How does my body and brain feel?
If you're not feeling better on a fad, then you have to ask yourself why are you eating in that way?! Your work colleague may feel like Superman on a bulletproof coffee, but you may feel like you are stuck on a broken rollercoaster ride. The keto diet made your Sister lose 5kgs, but you just feel nauseous daily. We are all uniquely different, that’s what makes us interesting. Keep a food and mood diary if it helps to work out if it’s for you.
Is it sustainable?
Life is busy, ask yourself if you can realistically keep the preparation and finance of keeping a certain way of eating up. If you feel good, and you can do it daily, fantastic. If you cant, following simpler eating philosophies like the 80: 20 rule can be much easier than a strict style of eating.
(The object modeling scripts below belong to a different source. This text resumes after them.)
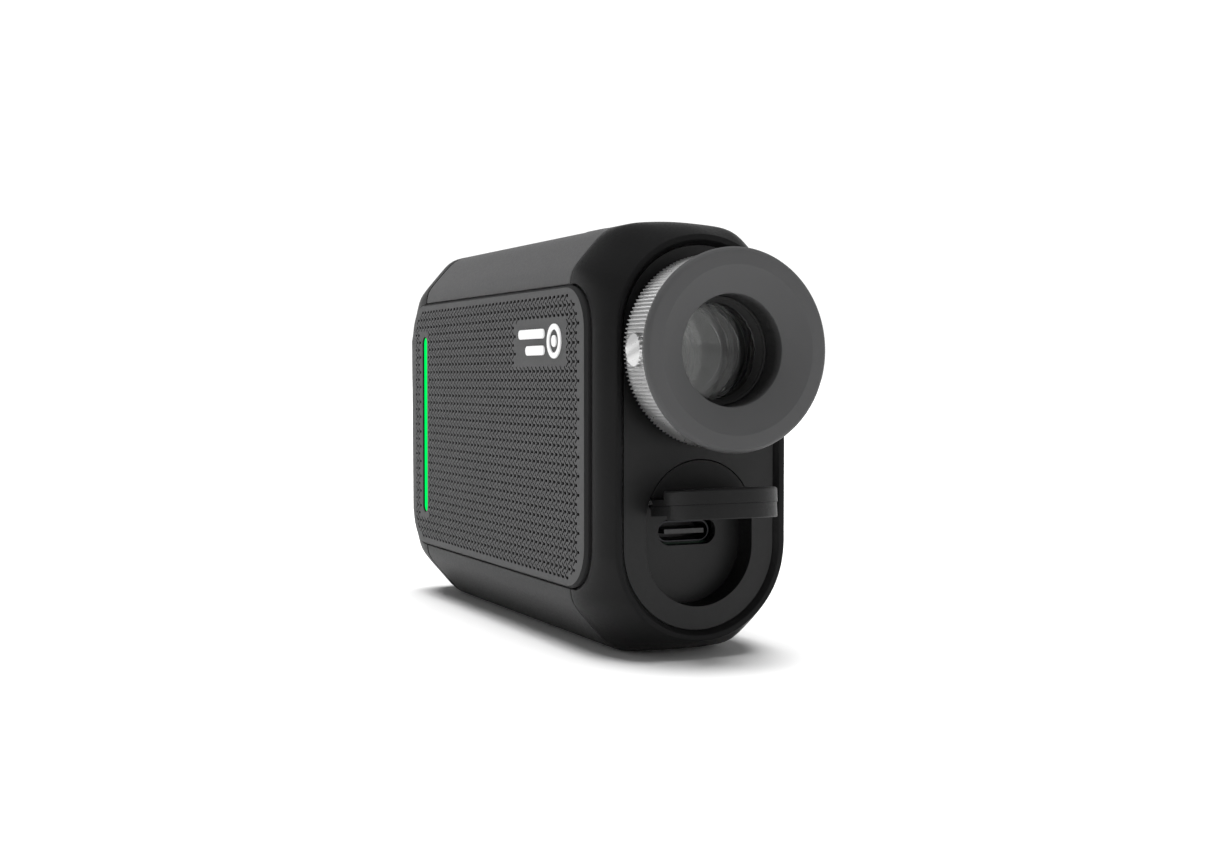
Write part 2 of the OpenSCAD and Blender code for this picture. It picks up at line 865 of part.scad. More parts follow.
rear_housing();
front_housing();
top_cover();
bottom_cover();
left_panel();
right_panel();
light_bar();
led_board();
badge();
rear_face_plate();
front_face_plate();
chassis();
rear_gasket();
front_gasket();
eyepiece_barrel();
diopter_ring();
eyecup();
eye_lens_cell();
eye_lens();
eye_lens_retainer();
field_lens();
display_glass();
prism_holder();
prism_block();
prism_screws();
objective_barrel();
objective_lens();
objective_retainer();
optics_bulkhead();
laser_barrel();
laser_lens();
laser_retainer();
laser_diode();
receiver();
main_board();
board_screws();
usb_board();
usb_shell();
usb_tongue();
battery_tray();
battery();
battery_pad();
button_board();
button_switches();
fire_button();
mode_button();
port_anchor();
port_lid();
port_seal();
port_pin();
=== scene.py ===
import json
import math

import bmesh
import bpy
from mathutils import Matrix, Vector
from mathutils.geometry import delaunay_2d_cdt


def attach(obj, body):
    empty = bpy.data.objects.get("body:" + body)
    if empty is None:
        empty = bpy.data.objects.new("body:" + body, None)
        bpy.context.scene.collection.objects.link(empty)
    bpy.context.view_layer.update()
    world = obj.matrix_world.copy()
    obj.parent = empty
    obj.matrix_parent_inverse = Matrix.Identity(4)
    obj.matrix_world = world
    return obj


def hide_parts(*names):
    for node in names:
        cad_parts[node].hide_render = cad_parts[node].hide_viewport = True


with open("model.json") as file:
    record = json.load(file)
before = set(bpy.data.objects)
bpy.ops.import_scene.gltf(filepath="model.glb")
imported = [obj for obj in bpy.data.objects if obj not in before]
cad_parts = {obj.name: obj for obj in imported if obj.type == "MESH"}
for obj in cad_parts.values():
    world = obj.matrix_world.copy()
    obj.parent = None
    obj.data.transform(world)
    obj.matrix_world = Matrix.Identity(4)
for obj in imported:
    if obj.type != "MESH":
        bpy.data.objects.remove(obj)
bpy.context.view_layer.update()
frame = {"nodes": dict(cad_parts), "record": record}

# Driving sizes of the part, in millimetres, in its local frame: y = 0 at the rear rim, z = 0 at mid height
LENGTH = 93.84
HALF_W, HALF_H, MID_Y = 15.66, 32.76, 40.22
ARC_Z, RIM_R, SEAM_Y, SIDE_RUN = 15.95, 14.0, 12.76, 4.7
FLANK_ANGLE, FLANK_REACH, CROWN_R = 41.35, 17.64, 39.0
BLEND = 34  # power of the soft least that joins the side, the flank and the crown
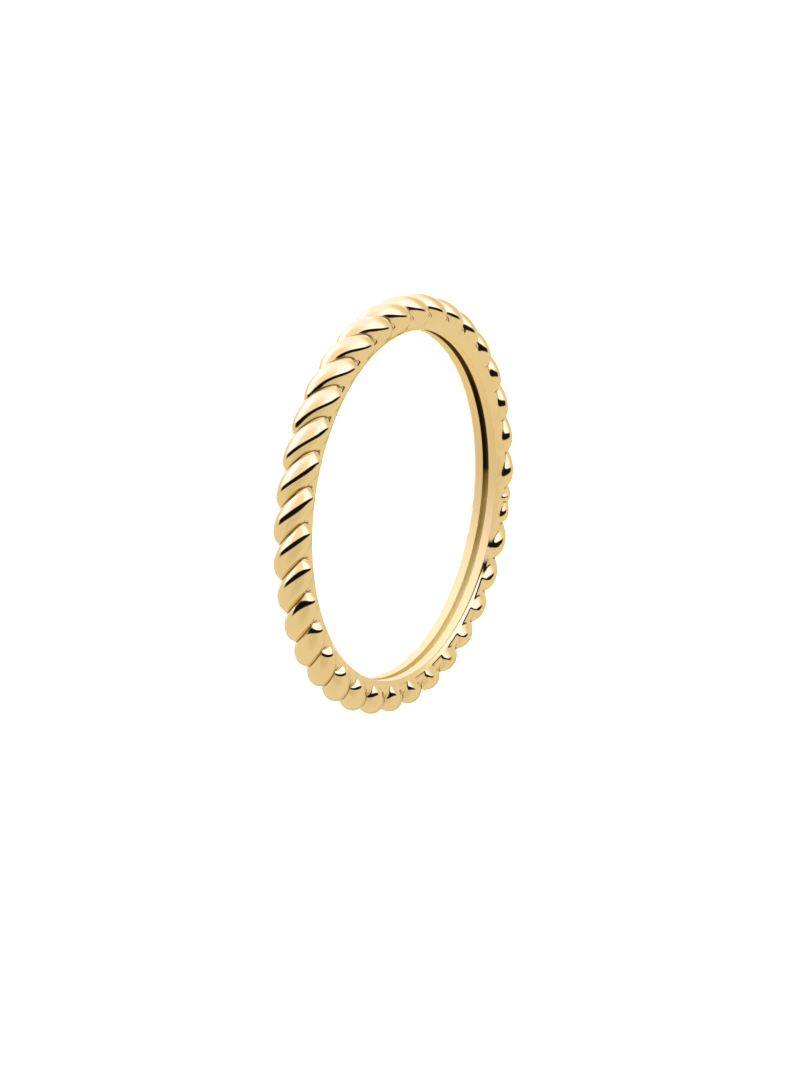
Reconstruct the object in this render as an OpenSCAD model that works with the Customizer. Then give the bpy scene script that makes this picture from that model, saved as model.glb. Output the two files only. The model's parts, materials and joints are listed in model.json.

What is it? 80% of the time trying to eat as healthy as possible e.g. salads, soups, smoothies and 20% of the time moderately indulging in ‘sometimes’ foods e.g. chips, pizza, burgers, lollies, chocolate and cakes. Topping it off with practising the art of ‘Hara Hachi Bu’, eating until 80% full is a much more sustainable habit shift.
Appreciating all our incredible bodies do for us and rewarding it with nourishing foods is a great mindset to get alongside. We want to live long lives, but it’s also integral they are happy and healthy years too!